Author Lawrence Hill says his father passed along this saying to him. In his memoir Black Berry, Sweet Juice, On Being Black and White in Canada, Hill tells the story of a young black and white man who developed his identity from two racial worlds in Canada. It’s a revealing tale of how his black father and white mother met, married and had three children. More importantly, it’s about how race has played a factor in his life:

Race becomes an issue as a result of environmental factors. The average white kid growing up in a totally white suburb doesn’t have to think of himself or herself as white. For a huge portion of my childhood, I was very much like that white kid. But gradually, as imperceptibly as the movement of the hour hand around the clock, my environment started talking to me and making me aware that I was different, that I could never truly be white. There’s nothing like being called “nigger” to let you know that you’re not white. It didn’t happen often. But it happened enough to awaken me.

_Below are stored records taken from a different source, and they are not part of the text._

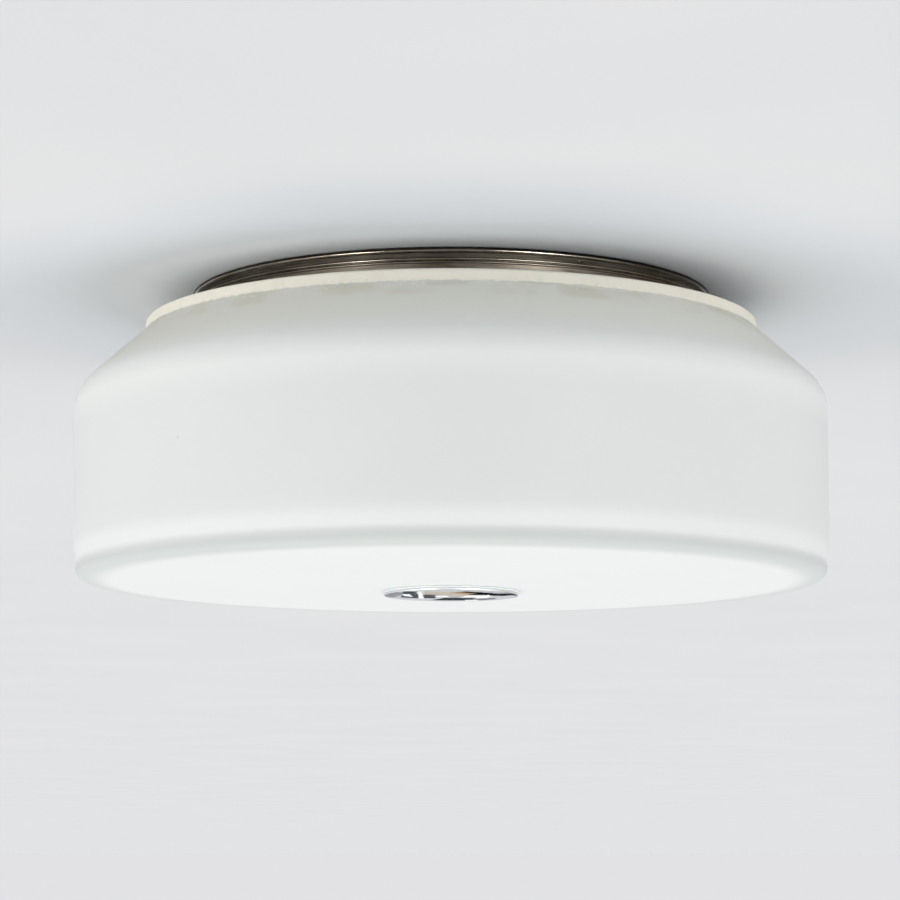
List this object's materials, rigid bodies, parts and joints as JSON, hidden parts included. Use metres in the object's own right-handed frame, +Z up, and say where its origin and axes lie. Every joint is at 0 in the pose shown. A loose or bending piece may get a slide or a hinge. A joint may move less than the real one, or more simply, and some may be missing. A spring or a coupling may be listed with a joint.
{
  "type": "flush mount ceiling light",
  "caption": "Round drum-shaped opal glass ceiling light clamped under a ridged metal canopy by a centre rod and a chrome cap, with lampholders, bulbs and wiring inside.",
  "frame": {"origin": "on the lamp's vertical axis at the ceiling, at the centre of the mounting bar's upper face level", "axes": "+Z up, out of the ceiling side; +Y along the mounting bar; the lamp hangs towards -Z"},
  "size_m": [0.3499, 0.35, 0.1415],
  "materials": {
    "nickel": "dark nickel plate, turned, slightly stained",
    "white_paint": "satin white stove enamel",
    "opal_glass": "satin etched opal, opaque white",
    "zinc_steel": "zinc plated",
    "bright_steel": "bright drawn tube",
    "gasket_rubber": "pale soft rubber",
    "chrome": "polished",
    "brass": "plain brass",
    "block_plastic": "off-white moulding",
    "tin": "tinned",
    "grommet_rubber": "black rubber",
    "brown_lead": "insulated lead",
    "blue_lead": "insulated lead",
    "earth_lead": "insulated lead",
    "clip_plastic": "natural nylon",
    "porcelain": "white glaze",
    "frosted_glass": "frosted inside",
    "bulb_metal": "pressed cap",
    "bulb_black": "black glass insulator"
  },
  "bodies": {
    "fixture": {"canopy": "nickel", "reflector_plate": "white_paint", "mounting_bar": "zinc_steel", "centre_rod": "bright_steel", "rod_nuts": "zinc_steel", "canopy_washer": "zinc_steel", "canopy_nut": "zinc_steel", "bracket_screws": "zinc_steel", "bracket_nuts": "zinc_steel", "holder_screws": "zinc_steel", "terminal_screws": "brass", "terminal_block": "block_plastic", "block_inserts": "brass", "clamp_screws": "zinc_steel", "block_screws": "zinc_steel", "block_nuts": "zinc_steel", "earth_ring": "tin", "earth_screw": "brass", "earth_nut": "brass", "grommet": "grommet_rubber", "live_leads": "brown_lead", "neutral_leads": "blue_lead", "earth_lead": "earth_lead", "lead_clip": "clip_plastic", "lampholder_a": "porcelain", "screw_shell_a": "brass", "contact_tongue_a": "brass", "lampholder_bracket_a": "zinc_steel", "lampholder_b": "porcelain", "screw_shell_b": "brass", "contact_tongue_b": "brass", "lampholder_bracket_b": "zinc_steel"},
    "shade": {"glass_shade": "opal_glass"},
    "gasket": {"cap_gasket": "gasket_rubber"},
    "cap": {"cap": "chrome"},
    "bulb_a": {"bulb_glass_a": "frosted_glass", "bulb_base_a": "bulb_metal", "bulb_insulator_a": "bulb_black", "bulb_contact_a": "tin"},
    "bulb_b": {"bulb_glass_b": "frosted_glass", "bulb_base_b": "bulb_metal", "bulb_insulator_b": "bulb_black", "bulb_contact_b": "tin"}
  },
  "joints": [
    {"name": "shade_lower", "type": "slide", "parent": "fixture", "child": "shade", "axis": [0, 0, -1], "range_m": [0, 0.14]},
    {"name": "gasket_drop", "type": "slide", "parent": "shade", "child": "gasket", "axis": [0, 0, -1], "range_m": [0, 0.0095]},
    {"name": "cap_unscrew", "type": "hinge", "parent": "gasket", "child": "cap", "pos_m": [0, 0, -0.14], "axis": [0, 0, -1], "range_deg": [0, 3240]},
    {"name": "bulb_a_out", "type": "slide", "parent": "fixture", "child": "bulb_a", "axis": [1, 0, 0], "range_m": [0, 0.028]},
    {"name": "bulb_b_out", "type": "slide", "parent": "fixture", "child": "bulb_b", "axis": [-1, 0, 0], "range_m": [0, 0.028]}
  ],
  "couplings": [
    {"joint": "gasket_drop", "follows": "cap_unscrew", "m_per_rad": 0.00015915}
  ]
}
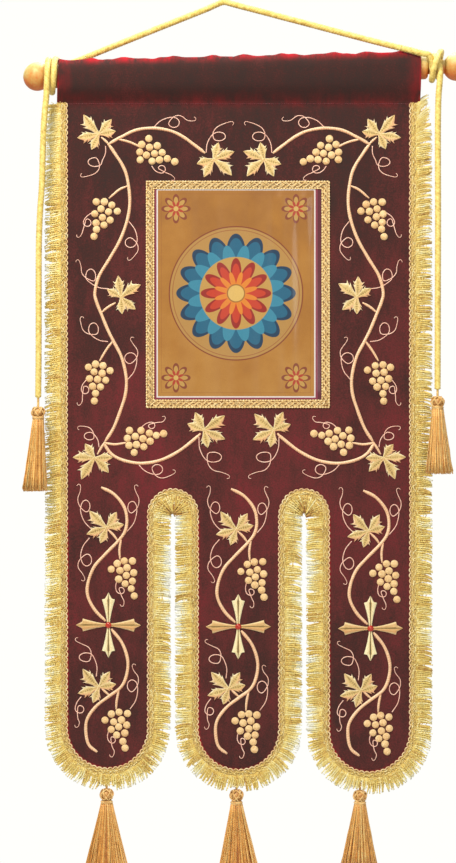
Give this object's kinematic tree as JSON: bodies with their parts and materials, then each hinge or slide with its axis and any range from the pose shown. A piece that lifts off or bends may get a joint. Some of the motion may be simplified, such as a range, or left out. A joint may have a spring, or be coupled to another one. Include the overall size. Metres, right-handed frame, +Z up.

Hill writes that growing up racially different in Don Mills wasn’t easy. However, he still was a privileged child who went to good schools, traveled to such places as Africa and dealt with his multicultural and multiracial extended family.

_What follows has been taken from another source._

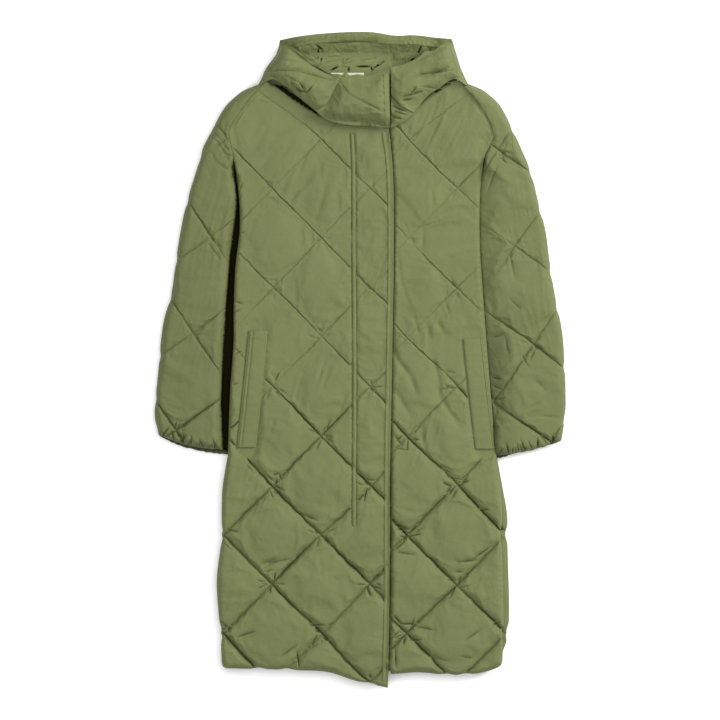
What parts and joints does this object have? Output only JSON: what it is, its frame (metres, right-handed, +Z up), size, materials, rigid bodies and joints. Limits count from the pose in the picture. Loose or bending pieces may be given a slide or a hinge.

Lawrence Hill faced many difficulties, but his experience doesn’t seem any different from the life of many black people growing up in Canada. I will take myself as an example.

Hill talks about not knowing if you’re black. Until I was 5, I had no idea that I was black. And I thought my mother was white because she wasn’t the same colour as the rest of our family. Being from the Caribbean, she was lighter. My father is a dark-skinned African.

I grew up in a white suburb as Hill. I was privileged enough to learn French like Hill and travel to Africa.

Hill writes about having hair issues – I wrote my master’s thesis on that. If that’s not an indication of having an issue with my hair, I’m not sure what else could be.

Where the paths differ is that in a black and white existence, passing for white becomes an issue, where that has never been an option for me. Although Hill discusses in his book a passion for embracing his blackness and identifying as black, this becomes particularly fascinating for a man who could pass for white under an undiscerning eye.

I believe many black people could identify with Hill. So why are their story not told, and Hill’s is? There are so few black people published in Canada.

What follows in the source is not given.